9 December 2010
9 December 2010
Speaker: Chris McKee (UC Berkeley)
Title: Sackler Lecture: The Formation of Massive Stars
Abstract:
Stars more than about 10 times the mass of the Sun are responsible for
creating most of the heavy elements in the universe, for governing the
evolution of galaxies, and quite possibly for reionizing the universe
a few hundred million years after the Big Bang. The formation of
these stars can be understood as an extension of the theory of
low-mass star formation, generalized to include the effects of
interstellar turbulence. However, at least two major problems must be
overcome: First, for massive stars, the outward force due to radiation
pressure exceeds the inward force due to gravity; how can gas accrete
onto the protostar in that case? Circumstellar disks, outflow
cavities, and radiative Rayleigh-Taylor instabilities all contribute
to the solution of this problem. Second, why does a gas cloud form a
single massive star instead of fragmenting into a large number of
low-mass stars?

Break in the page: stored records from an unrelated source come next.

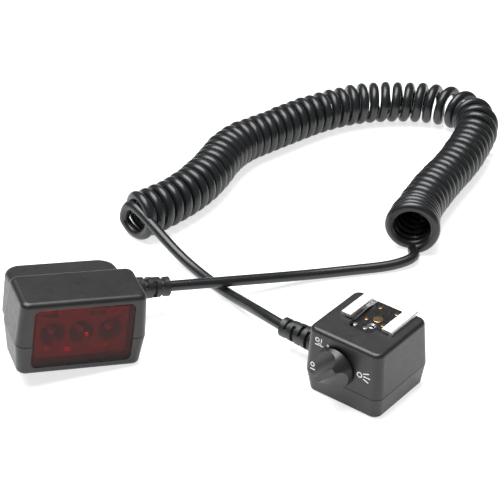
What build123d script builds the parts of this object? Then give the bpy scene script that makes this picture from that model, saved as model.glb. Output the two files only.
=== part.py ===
from build123d import *
import math
import os

os.makedirs("parts", exist_ok=True)

# ---------------------------------------------------------------- layout
# Row frame: +X along the flash unit's width, +Y from its selector face to its rear, +Z up.
# Both units stand in one frame; each is drawn upright at its own origin and then placed.
FLASH_AT = (0.0, 0.0, 0.0)
CAMERA_AT = (-80.85, -60.20, 3.24)
CAMERA_YAW = 59.2
CAMERA_ROLL = 8.27
SHIFT = (52.74, 31.09)

# ---------------------------------------------------------------- flash unit
F_W, F_D, F_H = 32.0, 31.3, 26.5
F_SPLIT = 8.7
F_TOP_IN, F_BOT_IN = 0.95, 1.1
F_R = 3.2
WALL = 1.8
SEAM_H, SEAM_DEPTH = 0.25, 0.35

SHOE_X, SHOE_Y0, SHOE_Y1 = 0.3, -1.9, 14.7
SHOE_OUT, SHOE_IN, SHOE_GAP = 21.5, 18.7, 13.1
LIP_TOP, LIP_T, CHANNEL_H = 28.0, 1.0, 2.1
CHANNEL_Z = LIP_TOP - LIP_T - CHANNEL_H
PLATE_T, BASE_T = 0.8, 0.6
TAB_W, TAB_Y = 9.6, -5.7
PLATE_END = 14.75
EYELET_AT = (0.9, 0.9)
EYELET_R, EYELET_BORE = 1.6, 0.9

KNOB_X, KNOB_Z = -2.1, 15.6
KNOB_R0, KNOB_R1, KNOB_H = 7.4, 5.6, 6.2
SCOOP_R, SCOOP_OFF, SCOOP_Z = 6.5, 7.3, 7.8
KNOB_GAP = 0.8
BAR_ANGLE = 44.5
KNOB_TRAVEL = 106.5
SHAFT_R = 1.5

RELIEF_R0, RELIEF_R1, RELIEF_L, RELIEF_ROOT = 4.4, 3.55, 20.4, 6.5
RELIEF_IN, RELIEF_TIP = 1.2, 1.8
SLOT_W, SLOT_PITCH, SLOT_CORE = 1.5, 3.25, 2.75
CORD_D = 4.1

# ---------------------------------------------------------------- camera unit
C_W, C_D, C_H = 47.4, 22.6, 28.7
C_SPLIT = 11.8
C_TOP_IN, C_BOT_IN = 1.0, 1.3
C_TOP_D, C_TOP_Y = 20.6, 10.9
C_BOT_D, C_BOT_Y = 18.2, 9.5
C_WALL = 3.2
C_R = 3.2
B_W, B_Y0, B_Y1 = 41.5, 19.0, 38.4
B_Z0, B_Z1, B_Z2 = 6.5, 24.2, 22.4
B_CORNER, B_RIM = 6.5, 2.2
COVER_TOP, COVER_Y0 = 8.5, 21.6
POST_AT = (16.8, 34.0)
WIN_W, WIN_Z0, WIN_Z1, WIN_R = 36.6, 2.7, 26.0, 2.2
FOOT_W, FOOT_L, FOOT_T = 18.6, 18.0, 2.0
FOOT_Y = 29.2
NECK_W, NECK_H = 12.4, 4.0
NECK_Y0, NECK_Y1 = 21.0, 37.8
RELIEF_AT = (29.6, 13.4)

# ---------------------------------------------------------------- cord route (tube centre lines)
COIL_OD = 18.0
COIL_Z = 9.05
COIL_RUN = [
    (-35.6, 81.0), (-42.5, 93.0), (-48.5, 118.0), (-52.5, 145.0), (-63.5, 178.5),
    (-86.0, 181.5), (-111.5, 163.5), (-124.0, 142.5), (-130.5, 113.5), (-135.5, 90.0),
    (-125.0, 61.0), (-124.5, 36.0), (-128.0, 20.8),
]
CAMERA_LEAD = [
    (-84.44, -8.41, 10.58), (-70.2, 15.9, 6.35), (-55.6, 40.6, 2.25), (-44.0, 54.6, 2.12),
    (-34.0, 66.2, 2.1), (-29.4, 76.2, 3.1), (-29.2, 84.2, 6.2),
]
FLASH_LEAD = [
    (-131.0, 22.4, 16.0), (-116.0, 20.3, 9.6), (-102.0, 17.9, 4.2), (-88.0, 15.0, 2.15),
    (-72.0, 11.2, 2.3), (-59.0, 6.7, 5.1), (-47.5, 1.9, 8.4), (-36.4, 0.0, 8.7),
]


def draft(w0, d0, z0, w1, d1, z1, r, y0=0.0, y1=0.0):
    """Block whose rounded-rectangle section changes from z0 to z1; y0 and y1 shift the two ends."""
    low = Plane.XY.offset(z0) * Pos(0, y0) * RectangleRounded(w0, d0, r)
    high = Plane.XY.offset(z1) * Pos(0, y1) * RectangleRounded(w1, d1, r)
    return loft(Sketch() + [low, high])


def box(x0, x1, y0, y1, z0, z1):
    return Pos((x0 + x1) / 2, (y0 + y1) / 2, (z0 + z1) / 2) * Box(x1 - x0, y1 - y0, z1 - z0)


def rod_z(x, y, z0, z1, r):
    return Pos(x, y, (z0 + z1) / 2) * Cylinder(r, z1 - z0)


def rod_y(x, y0, y1, z, r):
    return Pos(x, (y0 + y1) / 2, z) * Rot(90, 0, 0) * Cylinder(r, y1 - y0)


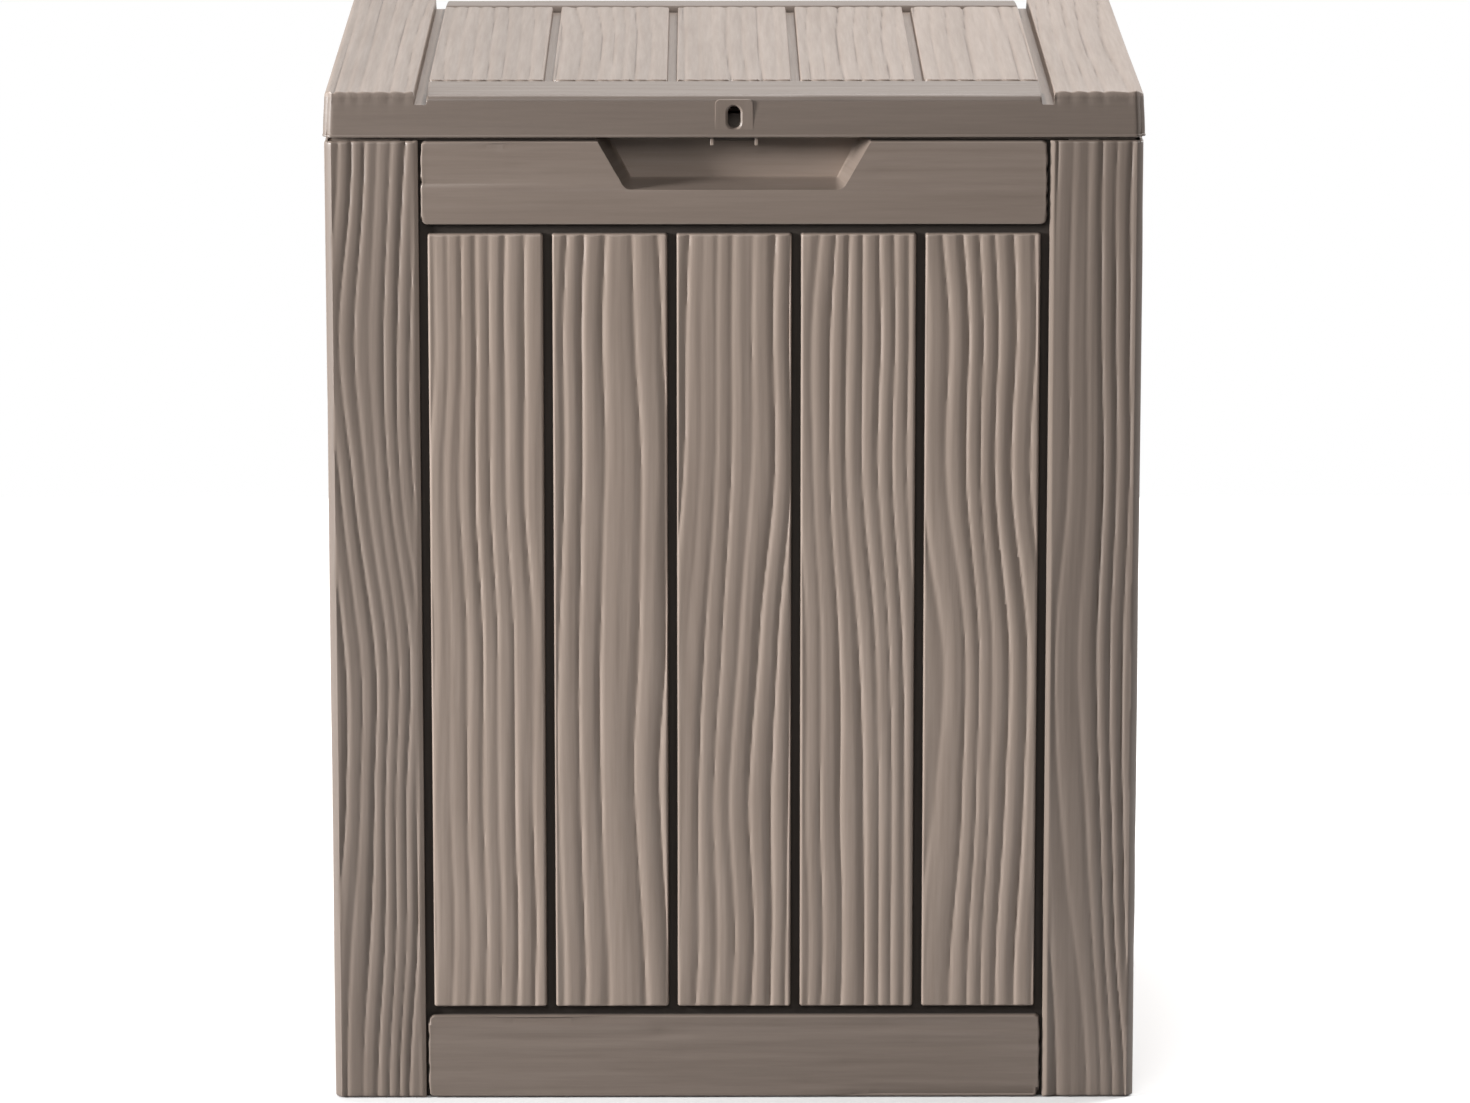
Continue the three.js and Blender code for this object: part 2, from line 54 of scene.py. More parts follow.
# ---- Sizes, in millimetres ----
BODY_LOW, BODY_HIGH = (np.array(v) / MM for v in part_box("front_left_post"))
LID_HIGH = np.array(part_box("lid_shell")[1]) / MM
RIM_TOP = float(BODY_HIGH[2])
HALF_W = -float(BODY_LOW[0])
HALF_D = -float(BODY_LOW[1])
HEIGHT = float(LID_HIGH[2])
SKIRT_HEIGHT = 30.5
LID_GAP = 2.5
LID_BOTTOM = HEIGHT - SKIRT_HEIGHT
WALL_TOP = LID_BOTTOM - LID_GAP
WALL = 2.5
RELIEF = 5.0
BOARD_GAP = 5.6
POST_FACE = 59.5
POST_FOOT = 61.5
POST_GAP = 7.6
RAIL_END_GAP = 3.2
TONGUE_END = 49.5
TOP_RAIL = 56.0
BOTTOM_RAIL = 57.5
PLANK_BOTTOM = BOTTOM_RAIL + BOARD_GAP
PLANK_TOP = WALL_TOP - TOP_RAIL - BOARD_GAP
RIB = 2.5
BAY_WIDTH = 68.0
PLANK_BAYS = 4
FRONT_PLANKS = 5
SIDE_PLANKS = 4
SHARP_ANGLE = 33
FIELD_HALF = HALF_W - POST_FACE - POST_GAP
LID_DRAFT = 1.5
LID_RAIL = 45.4
SIDE_GROOVE_DEPTH = 9.0
LID_CORNER = 5.2
LID_SIDE_ROLL = 3.5
PAD_HALF = 12.3
SLOT_DROP = 17.3
SLOT_Z = HEIGHT - SLOT_DROP
# Hand recesses: half widths at the top and bottom, height, depth, and how far their ends and foot slope.
FRONT_GRIP = {"top": 90.0, "bottom": 71.5, "height": 32.5, "depth": 25.0, "taper": 6.0, "rise": 4.7}
SIDE_GRIP = {"top": 60.0, "bottom": 46.0, "height": 30.0, "depth": 22.0, "taper": 5.0, "rise": 4.0}
HINGE_X = 150.0
HINGE_Z = WALL_TOP - 6.0
HINGE_DEPTH = 6.5
POCKET_HALF = 29.6
POCKET_DEPTH = 16.5
POCKET_LOW = HINGE_Z - 9.0


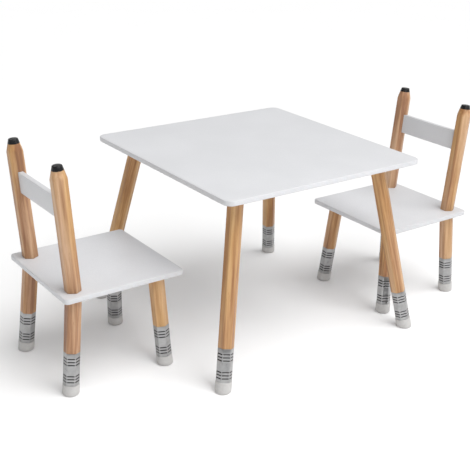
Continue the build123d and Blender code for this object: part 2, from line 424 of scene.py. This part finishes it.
def backrest_mesh(name, half_length):
    """Board between the posts. Its ends are square and sit in the notches."""
    half = BACKREST_THICKNESS / 2
    outline = []
    for k, (x_sign, z_sign) in enumerate(((1, 1), (-1, 1), (-1, -1), (1, -1))):
        for i in range(ROUNDING_STEPS + 1):
            angle = pi / 2 * (k + i / ROUNDING_STEPS)
            x = x_sign * (half - BOARD_EDGE_RADIUS) + BOARD_EDGE_RADIUS * cos(angle)
            z = z_sign * (BACKREST_HEIGHT / 2 - BOARD_EDGE_RADIUS) + BOARD_EDGE_RADIUS * sin(angle)
            outline.append((x, z + BACKREST_BOTTOM + BACKREST_HEIGHT / 2))
    shares = (1, 0.9, 0.5, 0, -0.5, -0.9, -1)
    board = loft(name, [[(x, half_length * share, z) for x, z in outline] for share in shares])
    smooth(board, BOARD_CREASE)
    return board


# ---- Back posts ----
def cone_radius(height):
    return LEAD_END_RADIUS + (POST_LENGTH - height) * tan(radians(CONE_ANGLE))


def soft_least(a, b, softness):
    """The lesser of two numbers, with the change from one to the other rounded off."""
    share = min(max(0.5 + 0.5 * (b - a) / softness, 0.0), 1.0)
    return b * (1 - share) + a * share - softness * share * (1 - share)


def cut_notch(post, side):
    """Notch for the backrest in the post's inner edge, with a shadow gap round the board."""
    face = PENCIL_RADIUS - NOTCH_DEPTH
    half = BACKREST_THICKNESS / 2 + NOTCH_GAP
    low, high = BACKREST_BOTTOM - NOTCH_GAP, BACKREST_BOTTOM + BACKREST_HEIGHT + NOTCH_GAP
    corners = [(-half, low), (half, low), (half, high), (-half, high)]
    rings = [
        [(x, -side * (face - NOTCH_GAP), z) for x, z in corners],
        [(x, -side * (face + PENCIL_FLATS), z) for x, z in corners],
    ]
    cutter = loft("notch_cutter", rings if side > 0 else rings[::-1])
    modifier = post.modifiers.new("notch", "BOOLEAN")
    modifier.operation = "DIFFERENCE"
    modifier.solver = "EXACT"
    modifier.object = cutter
    apply_modifiers(post)
    bpy.data.objects.remove(cutter)


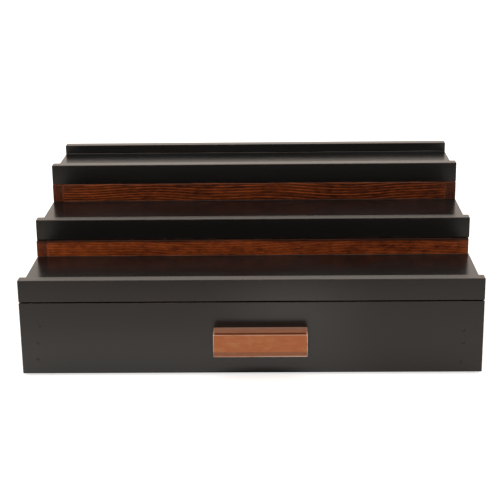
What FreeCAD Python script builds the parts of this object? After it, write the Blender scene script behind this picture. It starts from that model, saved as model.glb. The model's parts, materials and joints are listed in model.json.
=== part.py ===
import FreeCAD, Part
import Sketcher
import os

from FreeCAD import Placement, Rotation, Vector

# Three-tier cologne display stand with one full-width drawer.
# Millimetres. +Z is up, the front faces -Y, +X is to the right seen from the front.
# The origin is on the table, under the middle of the stand and its handle.

doc = FreeCAD.newDocument("cologne_stand")

# Driving sizes: one named value each.
SIZES = {
    # the stand as a whole
    "overall_width": 304.8,
    "tier_depth": 76.2,
    "edge_rounding": 0.5,
    # shelves and their rails
    "shelf_thickness": 7.6,
    "rail_thickness": 8.0,
    "rail_height": 14.6,
    "bottom_rail_drop": 0.3,
    # strips that lift the middle and the top shelf, how far they stand proud of the rails,
    # and how far they stop short of the shelf's right end
    "strip_thickness": 7.6,
    "middle_strip_height": 11.6,
    "middle_strip_proud": 2.2,
    "middle_strip_short": 0.7,
    "top_strip_height": 13.3,
    "top_strip_proud": 0.8,
    "top_strip_short": 0.1,
    # cabinet under the bottom shelf
    "cabinet_height": 50.6,
    "panel_thickness": 8.0,
    "floor_thickness": 4.0,
    "rabbet_depth": 4.0,
    # pads under the corners
    "pad_height": 1.6,
    "pad_radius": 6.0,
    "pad_inset": 9.0,
    # drawer front and the gaps round the drawer
    "front_thickness": 8.0,
    "front_top_gap": 0.7,
    "front_rear_gap": 0.4,
    "drawer_side_gap": 0.8,
    "drawer_under_gap": 0.3,
    "drawer_over_gap": 3.2,
    "drawer_rear_gap": 3.0,
    # drawer box
    "drawer_board": 7.6,
    "drawer_floor_thickness": 3.0,
    "drawer_floor_lift": 5.0,
    "drawer_groove_depth": 3.5,
    "groove_play": 0.1,
    # wooden pull with a finger groove along its top
    "handle_width": 61.4,
    "handle_depth": 14.0,
    "handle_height": 16.0,
    "handle_offset": 6.2,
    "handle_drop": 0.7,
    "handle_rounding": 0.6,
    "bevel_height": 4.3,
    "bevel_depth": 1.4,
    "groove_lip": 1.1,
    "groove_width": 3.4,
    "groove_depth": 4.0,
    "groove_end": 0.9,
    "groove_floor_rounding": 1.2,
    # screws that hold the pull
    "screw_spacing": 38.0,
    "screw_radius": 1.75,
    "screw_play": 0.25,
    "screw_length": 17.5,
    "screw_head_radius": 3.4,
    "screw_head_height": 2.2,
    "screw_slot_width": 0.9,
    "screw_slot_length": 4.4,
    "screw_slot_depth": 1.2,
    # brads: thin headed nails, and the room round a shank in its pilot hole
    "pilot_play": 0.05,
    "brad_radius": 0.6,
    "brad_head_radius": 1.0,
    "brad_head_height": 0.5,
    "brad_set": 0.35,
    "front_brad_length": 25.0,
    "side_brad_length": 22.0,
    "floor_brad_length": 13.0,
}

sheet = doc.addObject("Spreadsheet::Sheet", "Sizes")
for row, (alias, value) in enumerate(SIZES.items(), 1):
    sheet.set(f"A{row}", alias)
    sheet.set(f"B{row}", str(value))
    sheet.setAlias(f"B{row}", alias)
doc.recompute()


def size(alias):
    """The expression that reads one driving size."""
    return f"Sizes.{alias}"


def total(*terms):
    """The expression that adds its terms."""
    return "(" + " + ".join(terms) + ")"


def minus(first, *others):
    """The expression that takes the other terms from the first."""
    return "(" + " - ".join((first,) + others) + ")"


def times(factor, term):
    """The expression that multiplies a term by a plain number."""
    return f"({factor} * {term})"


def value_of(expression):
    """What an expression comes to now, in millimetres."""
    result = sheet.evalExpression(expression)
    return float(getattr(result, "Value", result))


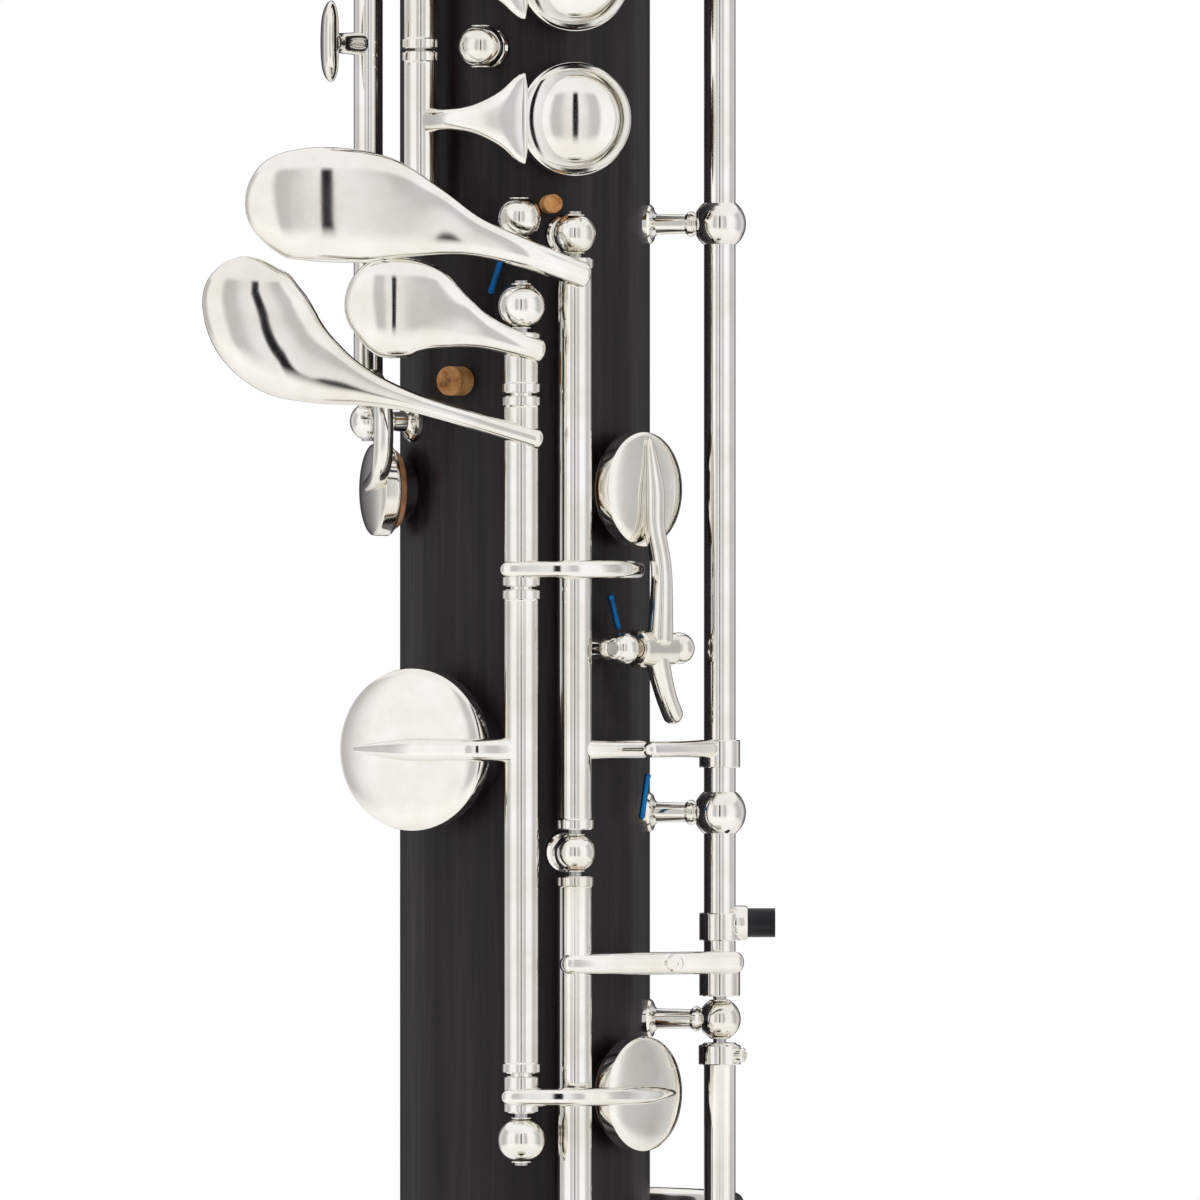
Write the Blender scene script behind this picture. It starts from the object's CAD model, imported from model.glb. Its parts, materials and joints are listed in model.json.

This problem can be solved by thermal feedback from
the first stars to form in the cloud. These conclusions are validated
by means of 3D radiation-hydrodynamic simulations of high-mass star
formation. Observational predictions include (1) Massive stars should
form in cores with surface densities of order 1 g cm^-2; (2) the
stellar initial mass function (IMF) should follow the mass function of
cores in the host molecular cloud, scaled down by a factor of a few;
(3) and massive, turbulent disks detectable by ALMA and the EVLA
should occur around massive protostars.